Недовольный Гольцов замолчал, но продолжал зло посматривать на пленников.

Лапин открыл полевую сумку, вынул краюху черствого хлеба и протянул пленному:

– Бери, ешь!

Тот не решался брать. Он недоверчиво посматривал на разведчиков, видимо боясь подвоха.

– Бери! — сказал Гапоненко.

Пленный не спеша протянул руку, осторожно взял хлеб и тут пришел конец его выдержке. Быстро разломав краюху на три части, две передал товарищам, а третью дрожащими руками начал запихивать в рот, как будто боялся, что у него отберут. По его впалым щекам потекли слезы.

– Что с ними делать? — спросил Гапоненко. — Отпустим или заберем с собою?

– Заберем. В штабе допросят, а там видно будет, — ответил я.

На допросе в штабе пленные рассказали, что их часть участвовала в боях на подступах к Волге. Была разгромлена. Многие попали в плен. Те, кто не попал в окружение, отошли. Их передали в другую часть. Но и эта недолго просуществовала. Теперь жалкие остатки отводятся в глубокий тыл на пополнение. Вот уже несколько дней им не дают никаких продуктов. Ведут, минуя города. Солдаты не подчиняются офицерам. Да какие же это офицеры, если они не могут накормить людей! Голод заставил солдат менять оружие на кусок хлеба. Зачем населению оружие? Их этот вопрос не интересовал. Важно, что им не давали подохнуть с голода.
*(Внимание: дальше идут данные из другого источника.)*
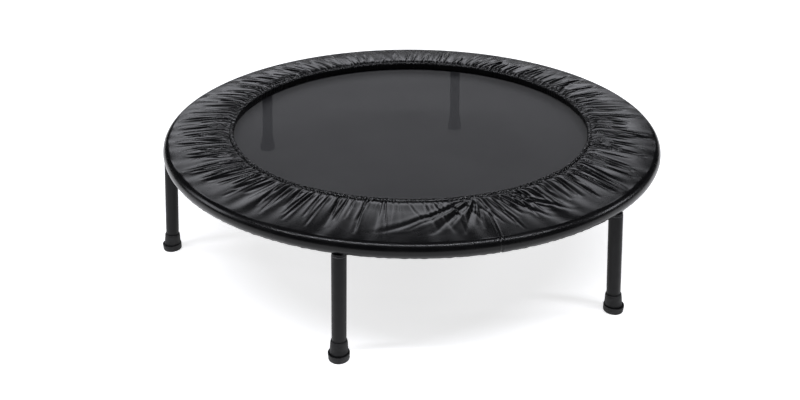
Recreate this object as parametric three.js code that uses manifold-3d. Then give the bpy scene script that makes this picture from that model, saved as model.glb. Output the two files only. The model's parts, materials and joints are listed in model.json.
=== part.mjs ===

– Немецкие фашисты мадьяр, румынов и итальянцев не считают за людей. Обращаются с ними, как с собаками, — рассказывали пленные.

– Много же вам пришлось положить своих людей, чтобы понять звериный облик немецких и своих фашистов, — сказал Руднев. — Не будь волжского урока, вы бы и сейчас оставались неучами.

Вскоре нам стало известно, что южнее бредут на запад остатки разбитых румынских частей. Они выглядели не лучше мадьяр.

– Рухнул престиж гитлеровской армии. Начинается брожение в умах союзников Германии. Да и немец стал не тот, что был раньше, потерял былые высокомерие и уверенность… А мы все гадаем: почему гитлеровцы неуверенно действуют против нас? - говорил Руднев. — Вот уже второй месяц на исходе после разгрома фашистских полчищ на подступах к Волге, а дыхание этой битвы до сих пор ощущается. И чем дальше, тем оно будет больше ощущаться. Инициатива окончательно перешла в руки нашей армии.